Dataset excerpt
____
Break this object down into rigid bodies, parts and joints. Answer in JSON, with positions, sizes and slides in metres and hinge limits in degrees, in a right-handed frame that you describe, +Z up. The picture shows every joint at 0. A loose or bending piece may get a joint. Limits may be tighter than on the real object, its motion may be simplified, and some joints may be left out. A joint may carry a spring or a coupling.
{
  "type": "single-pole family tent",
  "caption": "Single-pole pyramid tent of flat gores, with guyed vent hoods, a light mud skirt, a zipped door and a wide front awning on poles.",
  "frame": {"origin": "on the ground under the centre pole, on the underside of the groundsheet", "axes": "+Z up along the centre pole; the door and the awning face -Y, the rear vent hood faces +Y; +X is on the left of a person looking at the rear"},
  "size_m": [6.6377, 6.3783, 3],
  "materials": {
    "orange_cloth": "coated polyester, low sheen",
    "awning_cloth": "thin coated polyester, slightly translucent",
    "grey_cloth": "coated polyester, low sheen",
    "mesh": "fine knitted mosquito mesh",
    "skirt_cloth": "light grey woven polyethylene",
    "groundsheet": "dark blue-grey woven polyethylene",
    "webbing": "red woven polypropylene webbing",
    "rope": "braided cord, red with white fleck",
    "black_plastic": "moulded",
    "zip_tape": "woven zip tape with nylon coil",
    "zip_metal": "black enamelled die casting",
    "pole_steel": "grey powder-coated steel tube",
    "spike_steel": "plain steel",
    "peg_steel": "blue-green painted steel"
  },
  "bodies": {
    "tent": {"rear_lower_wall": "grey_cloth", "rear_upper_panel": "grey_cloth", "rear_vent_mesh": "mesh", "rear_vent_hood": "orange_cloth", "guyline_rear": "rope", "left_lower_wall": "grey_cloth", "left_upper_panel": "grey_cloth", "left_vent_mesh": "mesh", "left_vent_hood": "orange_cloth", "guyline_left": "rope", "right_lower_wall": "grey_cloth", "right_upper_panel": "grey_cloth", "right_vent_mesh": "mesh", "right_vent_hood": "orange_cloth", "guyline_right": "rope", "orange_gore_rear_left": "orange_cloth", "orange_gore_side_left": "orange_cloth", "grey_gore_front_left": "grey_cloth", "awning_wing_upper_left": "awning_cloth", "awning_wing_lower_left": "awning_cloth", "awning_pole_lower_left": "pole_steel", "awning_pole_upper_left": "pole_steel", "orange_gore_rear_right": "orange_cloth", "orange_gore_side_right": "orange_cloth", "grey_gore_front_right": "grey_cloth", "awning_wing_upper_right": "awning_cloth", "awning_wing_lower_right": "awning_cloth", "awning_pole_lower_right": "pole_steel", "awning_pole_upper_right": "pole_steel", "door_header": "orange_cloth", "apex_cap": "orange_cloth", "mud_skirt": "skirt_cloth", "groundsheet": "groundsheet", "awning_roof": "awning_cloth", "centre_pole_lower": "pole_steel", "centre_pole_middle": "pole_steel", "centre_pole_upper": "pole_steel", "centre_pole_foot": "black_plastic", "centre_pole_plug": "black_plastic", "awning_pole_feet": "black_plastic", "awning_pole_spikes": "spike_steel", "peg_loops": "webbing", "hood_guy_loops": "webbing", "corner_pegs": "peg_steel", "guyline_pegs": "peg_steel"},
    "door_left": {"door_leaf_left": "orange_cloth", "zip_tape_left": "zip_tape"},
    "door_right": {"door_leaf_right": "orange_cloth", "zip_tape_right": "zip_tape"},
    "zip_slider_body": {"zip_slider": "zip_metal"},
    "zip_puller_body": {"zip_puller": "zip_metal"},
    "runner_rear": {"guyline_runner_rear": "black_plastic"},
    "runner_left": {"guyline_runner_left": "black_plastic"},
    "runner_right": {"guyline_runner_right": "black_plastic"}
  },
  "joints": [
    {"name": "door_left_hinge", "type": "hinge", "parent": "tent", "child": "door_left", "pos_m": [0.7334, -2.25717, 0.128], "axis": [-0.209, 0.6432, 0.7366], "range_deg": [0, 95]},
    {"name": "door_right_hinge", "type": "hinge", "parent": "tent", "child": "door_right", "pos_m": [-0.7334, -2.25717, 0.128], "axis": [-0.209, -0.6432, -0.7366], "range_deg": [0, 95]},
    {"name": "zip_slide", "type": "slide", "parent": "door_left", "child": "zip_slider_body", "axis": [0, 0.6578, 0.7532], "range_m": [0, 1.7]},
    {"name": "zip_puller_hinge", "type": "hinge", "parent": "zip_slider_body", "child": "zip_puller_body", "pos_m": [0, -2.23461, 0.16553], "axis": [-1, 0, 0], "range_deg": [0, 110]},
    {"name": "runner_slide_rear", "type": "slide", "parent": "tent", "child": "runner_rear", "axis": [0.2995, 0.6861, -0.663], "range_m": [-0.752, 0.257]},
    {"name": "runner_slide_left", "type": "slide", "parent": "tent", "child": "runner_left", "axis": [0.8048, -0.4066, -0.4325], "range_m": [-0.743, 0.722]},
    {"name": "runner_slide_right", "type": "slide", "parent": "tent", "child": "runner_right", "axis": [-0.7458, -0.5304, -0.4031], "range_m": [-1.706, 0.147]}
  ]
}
____
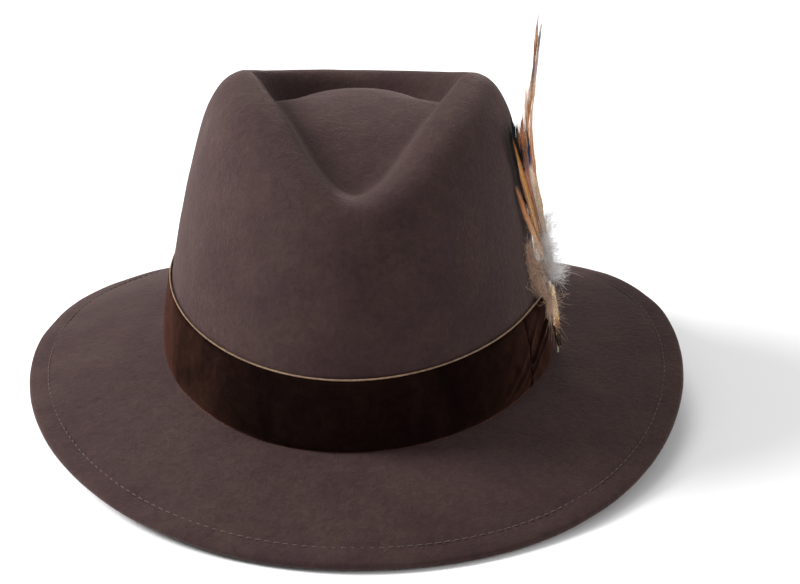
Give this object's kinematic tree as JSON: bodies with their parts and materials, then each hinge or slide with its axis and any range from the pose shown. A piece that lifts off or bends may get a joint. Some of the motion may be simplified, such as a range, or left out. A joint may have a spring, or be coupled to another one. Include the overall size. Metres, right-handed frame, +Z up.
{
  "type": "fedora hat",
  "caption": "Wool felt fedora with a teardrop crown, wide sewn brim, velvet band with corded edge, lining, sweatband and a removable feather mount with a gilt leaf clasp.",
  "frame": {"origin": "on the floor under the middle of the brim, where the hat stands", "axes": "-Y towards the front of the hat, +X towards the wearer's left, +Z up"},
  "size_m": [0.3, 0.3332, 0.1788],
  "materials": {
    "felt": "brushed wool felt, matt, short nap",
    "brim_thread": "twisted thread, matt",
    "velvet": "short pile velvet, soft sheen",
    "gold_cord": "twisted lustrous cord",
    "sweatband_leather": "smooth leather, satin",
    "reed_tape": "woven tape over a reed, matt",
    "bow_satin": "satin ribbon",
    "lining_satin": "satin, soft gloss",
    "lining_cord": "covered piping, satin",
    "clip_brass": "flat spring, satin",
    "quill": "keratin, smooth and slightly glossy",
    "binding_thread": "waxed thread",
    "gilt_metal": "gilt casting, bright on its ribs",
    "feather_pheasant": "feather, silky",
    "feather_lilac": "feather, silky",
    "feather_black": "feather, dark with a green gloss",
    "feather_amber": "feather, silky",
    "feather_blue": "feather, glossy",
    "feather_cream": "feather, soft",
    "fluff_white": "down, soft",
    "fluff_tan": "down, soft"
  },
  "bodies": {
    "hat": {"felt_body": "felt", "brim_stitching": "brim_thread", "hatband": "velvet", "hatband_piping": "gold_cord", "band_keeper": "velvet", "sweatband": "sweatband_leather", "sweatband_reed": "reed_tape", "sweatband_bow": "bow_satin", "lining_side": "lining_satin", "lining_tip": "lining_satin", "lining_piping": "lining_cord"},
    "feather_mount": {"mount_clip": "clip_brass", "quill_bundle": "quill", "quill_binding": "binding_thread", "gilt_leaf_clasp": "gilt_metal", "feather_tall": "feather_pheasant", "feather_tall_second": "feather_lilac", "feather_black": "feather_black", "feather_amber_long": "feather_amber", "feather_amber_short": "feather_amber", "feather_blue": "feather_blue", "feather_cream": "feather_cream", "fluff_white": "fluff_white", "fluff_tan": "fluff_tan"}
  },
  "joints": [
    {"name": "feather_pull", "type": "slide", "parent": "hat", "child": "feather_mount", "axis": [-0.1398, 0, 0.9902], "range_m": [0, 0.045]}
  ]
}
____
EXERCISE GOAL
In the data above, how many lines contain the string "object"? Answer with the number only.

RESPONSE TO THE EXERCISE
2